There were a few miscellaneous categories to look at as well. Miscellaneous features and their values were present as variables, but were only present in 4% of the houses - less than 60 in our dataset of 1460. Furthermore, most of the houses with extra features had sheds, and the remaining categories had very few entries in our dataset (tennis courts, a second garage, etc.) Since that variable was so sparse, and the values would have likely been reflected in the overall value of the house, we dropped both columns. Sale condition and sale type were interesting, in that the way the house was sold did affect the sale price. Buying from a foreclosure, or from a low interest contract, for example was correlated with a lower sale price. We thought this information would be useful to buyers looking to get a big house for cheaper, even though the data was sparse, so we left those columns in. Finally, the time series data available didn’t affect house prices much at all, to our surprise. We saw no large changes in price from 2006 - 2010, even though the housing crisis occurred right in the middle of this range. We saw that as a testament to the stability of the housing market in Ames. And while we expected seasonality, the housing prices were relatively stable across months as well. We did note the overall count of houses was very different across the spring and summer months, relative to the fall and winter months. We kept month as a variable so that our clients would hopefully be able to use this information to flip houses during the busier months, where their houses would be more likely to sell due to the higher demand.
Feature Selection with Lasso Regression
Once our initial round of EDA was complete, we ran a lasso regression with our compiled features in order to further narrow down and modify the features that would make it to our final model. We used the lasso method since it would reduce the beta values of features with little to no importance (impact on sale price) to 0, thus eliminating them. In order to find the optimal lambda value, we performed a randomized grid search which yielded a result of 4.4e-5 with an R^2 of .87934. The high R^2 validated the use of this model to further cut and modify features. It should also be noted that all ordinal and categorical variables were dummified as to not imply ratio distances between values (average to good could be a greater or smaller distance than good to excellent).
We converted our beta values into marginal percent impact on the log sale of price and modified our features in the following ways:
- Continuous variables with betas of 0 were cut completely
- Continuous variables with betas under 2 with low possible values were cut (such as extra rooms which had a beta value of .88 and a max of 7 and a mean of 3).
- Categorical variables where each value was under 2% were cut completely
- Categorical variables where some but not all categories were under 2% were converted to less specific groups- for instance, some variables’ only significant values were “excellent” in which case the values were changed to “excellent” and “other”.
The complete results of the lasso can be found in the linked Github; we have included a preview below to depict the above processes:
For the above variables, the categorical variable fence was cut out completely.
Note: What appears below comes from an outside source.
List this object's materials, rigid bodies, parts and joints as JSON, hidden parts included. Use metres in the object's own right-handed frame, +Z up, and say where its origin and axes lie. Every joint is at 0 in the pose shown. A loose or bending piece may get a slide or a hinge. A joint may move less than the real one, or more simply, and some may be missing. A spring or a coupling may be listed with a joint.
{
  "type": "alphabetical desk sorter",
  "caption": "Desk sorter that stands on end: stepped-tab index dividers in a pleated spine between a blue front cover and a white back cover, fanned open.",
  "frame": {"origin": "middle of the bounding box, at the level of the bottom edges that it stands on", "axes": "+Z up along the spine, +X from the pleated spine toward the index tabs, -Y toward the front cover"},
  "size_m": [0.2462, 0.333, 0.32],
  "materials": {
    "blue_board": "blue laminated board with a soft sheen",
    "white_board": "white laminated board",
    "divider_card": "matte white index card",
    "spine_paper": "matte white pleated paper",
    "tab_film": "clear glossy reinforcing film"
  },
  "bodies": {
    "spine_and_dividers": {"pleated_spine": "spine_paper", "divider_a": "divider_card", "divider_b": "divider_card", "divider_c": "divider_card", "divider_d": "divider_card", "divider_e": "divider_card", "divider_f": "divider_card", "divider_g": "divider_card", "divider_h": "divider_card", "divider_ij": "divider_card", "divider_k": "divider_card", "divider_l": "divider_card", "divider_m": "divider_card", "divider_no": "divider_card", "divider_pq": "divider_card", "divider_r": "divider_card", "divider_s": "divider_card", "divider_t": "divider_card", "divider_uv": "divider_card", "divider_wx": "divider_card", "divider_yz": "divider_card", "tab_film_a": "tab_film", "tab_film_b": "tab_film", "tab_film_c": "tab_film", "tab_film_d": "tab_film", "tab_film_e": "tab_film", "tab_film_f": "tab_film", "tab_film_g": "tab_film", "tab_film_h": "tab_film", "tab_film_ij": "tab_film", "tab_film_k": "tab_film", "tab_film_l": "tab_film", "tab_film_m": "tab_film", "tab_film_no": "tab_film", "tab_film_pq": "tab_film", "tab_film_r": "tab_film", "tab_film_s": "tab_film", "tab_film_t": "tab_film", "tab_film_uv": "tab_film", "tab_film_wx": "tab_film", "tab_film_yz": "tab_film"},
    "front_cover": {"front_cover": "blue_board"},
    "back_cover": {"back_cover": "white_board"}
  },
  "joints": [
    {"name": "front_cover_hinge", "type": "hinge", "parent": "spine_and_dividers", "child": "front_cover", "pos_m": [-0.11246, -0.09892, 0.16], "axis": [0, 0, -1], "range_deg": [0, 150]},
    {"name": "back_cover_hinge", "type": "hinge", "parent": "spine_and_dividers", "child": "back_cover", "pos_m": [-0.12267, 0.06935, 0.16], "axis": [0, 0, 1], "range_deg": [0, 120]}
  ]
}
The foundation variable was changed to Foundation_BrkTill, Foundation_Slab and other, heating was changed to Heating_Ex or other and HouseStyle was changed to HouseStyle_2Story or other. We implemented these changes to produce a finalized dataframe for our predictive model.
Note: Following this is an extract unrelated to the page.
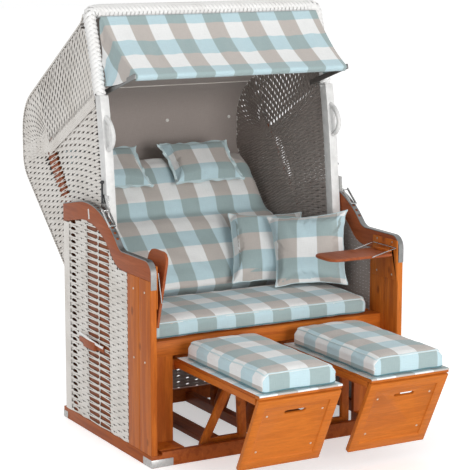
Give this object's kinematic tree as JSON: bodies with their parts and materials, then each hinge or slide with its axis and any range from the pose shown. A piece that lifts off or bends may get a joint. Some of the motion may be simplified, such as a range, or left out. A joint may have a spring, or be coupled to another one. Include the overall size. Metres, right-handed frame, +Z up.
{
  "type": "hooded beach chair",
  "caption": "Two-seat hooded beach chair with a tilting wicker hood, fabric awning, sliding footrests, folding side tables and loose cushions.",
  "frame": {"origin": "on the floor, at the middle of the base, on the underside of the centre truss", "axes": "+Y towards the back of the hood, -Y the way the chair faces, +X to the sitter's left, which is the viewer's right, +Z up"},
  "size_m": [1.1446, 1.793, 1.684],
  "materials": {
    "wood": "clear oiled hardwood, orange brown",
    "dark_wood": "brown impregnated softwood",
    "arm_wood": "oiled hardwood, red brown",
    "white_wicker": "woven plastic strand, off-white",
    "taupe_wicker": "board faced with woven plastic strand, taupe",
    "taupe_lining": "stretched lining cloth, taupe",
    "white_metal": "white powder coat",
    "rail_steel": "stainless strip",
    "chrome": "bright plated wire and strip",
    "black_metal": "black satin",
    "check_fabric": "woven check in white, light blue, taupe and grey green over foam"
  },
  "bodies": {
    "base": {"floor_frame": "dark_wood", "centre_truss": "dark_wood", "front_boards_left": "wood", "front_boards_right": "wood", "cheek_board_left": "wood", "cheek_board_right": "wood", "arm_left": "arm_wood", "arm_right": "arm_wood", "arm_rail_left": "rail_steel", "arm_rail_right": "rail_steel", "side_panel_left": "white_wicker", "side_panel_right": "white_wicker", "side_frame_left": "wood", "side_frame_right": "wood", "rear_panel": "wood", "seat_frame": "wood", "footrest_guide_left": "dark_wood", "footrest_guide_right": "dark_wood", "hood_pivot_left": "rail_steel", "hood_pivot_right": "rail_steel", "table_bracket_left": "wood", "table_bracket_right": "wood", "side_handle_left": "arm_wood", "side_handle_right": "arm_wood", "seat_cushion": "check_fabric", "throw_pillow_left": "check_fabric", "throw_pillow_right": "check_fabric"},
    "hood": {"hood_wall_left": "white_wicker", "hood_wall_right": "white_wicker", "hood_lining_left": "taupe_wicker", "hood_lining_right": "taupe_wicker", "hood_shell": "white_wicker", "hood_shell_lining": "taupe_lining", "hood_frame": "white_metal", "lock_bracket_left": "chrome", "lock_bracket_right": "chrome", "back_cushion": "check_fabric", "head_pillow_left": "check_fabric", "head_pillow_right": "check_fabric", "awning_cloth": "check_fabric"},
    "awning": {"awning_frame": "white_metal"},
    "bail_left": {"lock_bail_left": "chrome"},
    "bail_right": {"lock_bail_right": "chrome"},
    "rod_left": {"pull_rod_left": "black_metal"},
    "rod_right": {"pull_rod_right": "black_metal"},
    "wire_left": {"table_wire_left": "chrome"},
    "wire_right": {"table_wire_right": "chrome"},
    "table_left": {"table_board_left": "wood"},
    "table_right": {"table_board_right": "wood"},
    "footrest_left": {"footrest_frame_left": "wood", "footrest_deck_left": "wood", "footrest_panel_left": "wood", "footrest_leg_left": "wood", "foot_cushion_left": "check_fabric"},
    "footrest_right": {"footrest_frame_right": "wood", "footrest_deck_right": "wood", "footrest_panel_right": "wood", "footrest_leg_right": "wood", "foot_cushion_right": "check_fabric"}
  },
  "joints": [
    {"name": "hood_tilt", "type": "hinge", "parent": "base", "child": "hood", "pos_m": [0, 0.165, 0.535], "axis": [1, 0, 0], "range_deg": [-38, 8.4]},
    {"name": "awning_swing", "type": "hinge", "parent": "hood", "child": "awning", "pos_m": [0, 0.163, 1.346], "axis": [1, 0, 0], "range_deg": [-72, 0], "deforming": ["awning_cloth"]},
    {"name": "bail_lift_left", "type": "hinge", "parent": "hood", "child": "bail_left", "pos_m": [-0.5455, 0.0047, 0.9127], "axis": [1, 0, 0], "range_deg": [-80, 0]},
    {"name": "bail_lift_right", "type": "hinge", "parent": "hood", "child": "bail_right", "pos_m": [0.5455, 0.0047, 0.9127], "axis": [1, 0, 0], "range_deg": [-80, 0]},
    {"name": "rod_pull_left", "type": "slide", "parent": "hood", "child": "rod_left", "axis": [0, 0, 1], "range_m": [0, 0.012], "stiffness_N_per_m": 150},
    {"name": "rod_pull_right", "type": "slide", "parent": "hood", "child": "rod_right", "axis": [0, 0, 1], "range_m": [0, 0.012], "stiffness_N_per_m": 150},
    {"name": "table_fold_left", "type": "hinge", "parent": "base", "child": "wire_left", "pos_m": [-0.5237, -0.319, 0.736], "axis": [0, 1, 0], "range_deg": [-69, 0]},
    {"name": "table_fold_right", "type": "hinge", "parent": "base", "child": "wire_right", "pos_m": [0.5237, -0.319, 0.736], "axis": [0, 1, 0], "range_deg": [-69, 0]},
    {"name": "table_turn_left", "type": "hinge", "parent": "wire_left", "child": "table_left", "pos_m": [-0.51, -0.319, 0.6248], "axis": [0, 1, 0], "range_deg": [0, 149.5]},
    {"name": "table_turn_right", "type": "hinge", "parent": "wire_right", "child": "table_right", "pos_m": [0.415, -0.319, 0.7089], "axis": [0, 1, 0], "range_deg": [0, 149.5]},
    {"name": "footrest_slide_left", "type": "slide", "parent": "base", "child": "footrest_left", "axis": [0, 1, 0], "range_m": [0, 0.5], "deforming": ["foot_cushion_left"]},
    {"name": "footrest_slide_right", "type": "slide", "parent": "base", "child": "footrest_right", "axis": [0, 1, 0], "range_m": [0, 0.5], "deforming": ["foot_cushion_right"]}
  ],
  "couplings": [
    {"joint": "table_turn_left", "follows": "table_fold_left", "ratio": -2.166},
    {"joint": "table_turn_right", "follows": "table_fold_right", "ratio": -2.166}
  ]
}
Tree-Based Machine Learning Models
After feature reduction, we ran 2 tree-based models on our data to predict sale prices: random forest and gradient boosting. Grid search was performed with 5-fold cross validation to optimize the hyperparameters in both models. For random forest, the number of leaves, minimum sample to split, max depth of tree and number of trees were optimized. Maximum depth, maximum features, minimum impurity decrease, minimum sample split and number of estimators were optimized for the gradient boosting model, with 5-fold cross validation and a learning rate of 0.01, subsample of 0.7 and scoring criteria as r-squared. The optimized parameters were used to train the model. Our gradient boosting model (R2 = 0.96, RSME = 0.13) performed slightly better than our random forest model (R2 = 0.94, RSME = 0.15) model, presumably due to the linearity of the data, which works well with gradient boosting.
After we ran our Gradient Boosting model with our optimized parameters that we gained through our Grid Search, we were able to get a list of the top 11 most important features in determining house price, which are as follows:
- Ground Floor Living Area
- Overall Quality (of the materials used in the house)
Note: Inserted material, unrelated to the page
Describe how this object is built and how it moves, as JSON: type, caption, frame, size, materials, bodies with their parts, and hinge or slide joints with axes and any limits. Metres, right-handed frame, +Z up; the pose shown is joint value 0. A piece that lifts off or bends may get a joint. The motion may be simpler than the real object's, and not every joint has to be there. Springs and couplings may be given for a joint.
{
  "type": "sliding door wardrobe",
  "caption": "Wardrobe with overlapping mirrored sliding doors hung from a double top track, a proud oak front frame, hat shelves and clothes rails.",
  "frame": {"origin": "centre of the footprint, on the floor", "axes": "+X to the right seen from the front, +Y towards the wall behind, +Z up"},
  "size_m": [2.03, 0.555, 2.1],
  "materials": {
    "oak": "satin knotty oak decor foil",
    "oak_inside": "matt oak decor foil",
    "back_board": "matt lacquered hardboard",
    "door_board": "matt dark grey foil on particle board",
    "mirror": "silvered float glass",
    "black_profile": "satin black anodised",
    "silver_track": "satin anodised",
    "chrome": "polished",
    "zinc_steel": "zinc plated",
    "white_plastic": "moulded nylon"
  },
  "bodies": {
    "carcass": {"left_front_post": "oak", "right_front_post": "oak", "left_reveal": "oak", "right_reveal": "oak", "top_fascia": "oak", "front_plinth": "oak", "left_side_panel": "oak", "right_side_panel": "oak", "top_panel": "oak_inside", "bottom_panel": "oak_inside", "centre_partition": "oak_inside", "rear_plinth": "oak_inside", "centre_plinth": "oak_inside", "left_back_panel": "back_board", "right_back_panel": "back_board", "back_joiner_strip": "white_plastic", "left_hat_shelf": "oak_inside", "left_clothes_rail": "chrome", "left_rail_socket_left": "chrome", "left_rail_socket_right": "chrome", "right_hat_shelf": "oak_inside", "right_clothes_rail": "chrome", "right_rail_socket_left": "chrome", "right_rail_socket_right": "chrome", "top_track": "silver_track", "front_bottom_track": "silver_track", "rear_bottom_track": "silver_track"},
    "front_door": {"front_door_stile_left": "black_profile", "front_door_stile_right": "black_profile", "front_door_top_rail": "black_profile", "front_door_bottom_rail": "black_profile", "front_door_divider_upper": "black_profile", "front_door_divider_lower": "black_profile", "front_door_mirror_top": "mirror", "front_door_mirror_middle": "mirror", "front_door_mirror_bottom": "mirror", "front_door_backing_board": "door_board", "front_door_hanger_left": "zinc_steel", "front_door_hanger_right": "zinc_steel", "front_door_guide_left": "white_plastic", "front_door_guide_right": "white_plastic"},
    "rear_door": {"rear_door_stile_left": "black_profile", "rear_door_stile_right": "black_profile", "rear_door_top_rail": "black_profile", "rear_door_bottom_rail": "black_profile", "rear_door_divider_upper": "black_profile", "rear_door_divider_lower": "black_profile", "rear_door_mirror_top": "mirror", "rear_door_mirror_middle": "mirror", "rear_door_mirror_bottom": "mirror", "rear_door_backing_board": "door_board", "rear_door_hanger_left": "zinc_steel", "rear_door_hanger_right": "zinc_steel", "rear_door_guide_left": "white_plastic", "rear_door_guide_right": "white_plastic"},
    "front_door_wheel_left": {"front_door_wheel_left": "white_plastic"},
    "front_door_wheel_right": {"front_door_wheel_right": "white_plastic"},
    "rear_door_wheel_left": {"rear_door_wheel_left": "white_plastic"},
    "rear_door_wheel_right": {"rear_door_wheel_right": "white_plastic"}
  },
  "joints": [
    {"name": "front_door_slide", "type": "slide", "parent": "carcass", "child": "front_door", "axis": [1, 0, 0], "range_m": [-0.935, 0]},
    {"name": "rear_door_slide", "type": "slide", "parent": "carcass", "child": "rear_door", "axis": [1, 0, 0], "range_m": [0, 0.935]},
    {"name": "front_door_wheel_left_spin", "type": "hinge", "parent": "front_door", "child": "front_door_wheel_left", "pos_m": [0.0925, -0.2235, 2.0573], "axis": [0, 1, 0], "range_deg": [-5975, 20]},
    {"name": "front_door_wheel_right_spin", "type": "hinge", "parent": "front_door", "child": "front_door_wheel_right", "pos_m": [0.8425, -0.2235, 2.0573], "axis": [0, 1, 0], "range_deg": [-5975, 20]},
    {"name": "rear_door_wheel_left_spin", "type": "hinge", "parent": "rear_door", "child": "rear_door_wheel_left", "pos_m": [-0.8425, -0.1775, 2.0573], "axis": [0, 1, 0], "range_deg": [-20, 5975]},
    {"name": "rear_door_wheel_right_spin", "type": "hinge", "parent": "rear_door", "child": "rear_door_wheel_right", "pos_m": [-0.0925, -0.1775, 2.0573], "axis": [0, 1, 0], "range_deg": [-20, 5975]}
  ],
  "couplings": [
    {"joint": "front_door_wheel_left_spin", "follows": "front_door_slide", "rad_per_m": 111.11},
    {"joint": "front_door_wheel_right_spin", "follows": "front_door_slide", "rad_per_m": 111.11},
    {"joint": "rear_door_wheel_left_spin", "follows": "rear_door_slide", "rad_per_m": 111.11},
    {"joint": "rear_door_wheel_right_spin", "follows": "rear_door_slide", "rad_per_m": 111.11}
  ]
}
- Garage Cars (how many cars the garage can fit)
- Total Basement Square Footage
- Kitchen Quality
- Number of Full Bathrooms
- Year Built
- Exterior Quality
- Lot area (size of the overall property, yard included)
- Basement Quality (height)
Together, this information accounted for 77% of the total decisions our model made about housing prices. We knew it was important to communicate these features to our target audience, and we wanted to do so in a way where they could see the dollar value of making certain improvements in a home, or buying a home of a certain type. To do this, we first used our Gradient Boosting model to predict the housing prices on our test data set. From this, we ran a ridge regression model on our features verses these test prices, with the intention of being able to assign dollar figures to different improvements based on the beta coefficients we received from the model.
From this, we accomplished our goal, and could draw some very interesting conclusions about what a house flipper would have to do in order to get the most value out of the house they are flipping. To start, there were certain features that couldn’t be altered easily, so we advised our clients to buy houses that already had great values for the features. These were the year built (newer houses sell for more), the basement size and height (since a large underground renovation would likely cost more than it was worth), and the lot area (since the houses were likely sold on a specific lot). That left a lot of variables for our house flippers to play with, fortunately, and we could advise them on the improvements they could make that would net them the most profit. Extending the garage, for example, would add $10,000 for every additional car that the renovated garage could fit. Adding another full bathroom anywhere in the house also correlated with a $10,000 increase in sales price. Improving the kitchen to that of an excellent quality, rather than just a good or a typical quality, would improve the sale price of the house by $20,000. The overall quality of the house, however, had to be approached with caution. On a one to ten scale, improving the overall quality of the house to anything at a level six or lower would not cause improvements in the overall sale price. Once you reached level seven and above, however, house prices increased dramatically, even reaching levels above those of the kitchen improvements. So our greatest recommendation was to invest in high quality materials to put in the house, so that house flippers would see the greatest return on investment.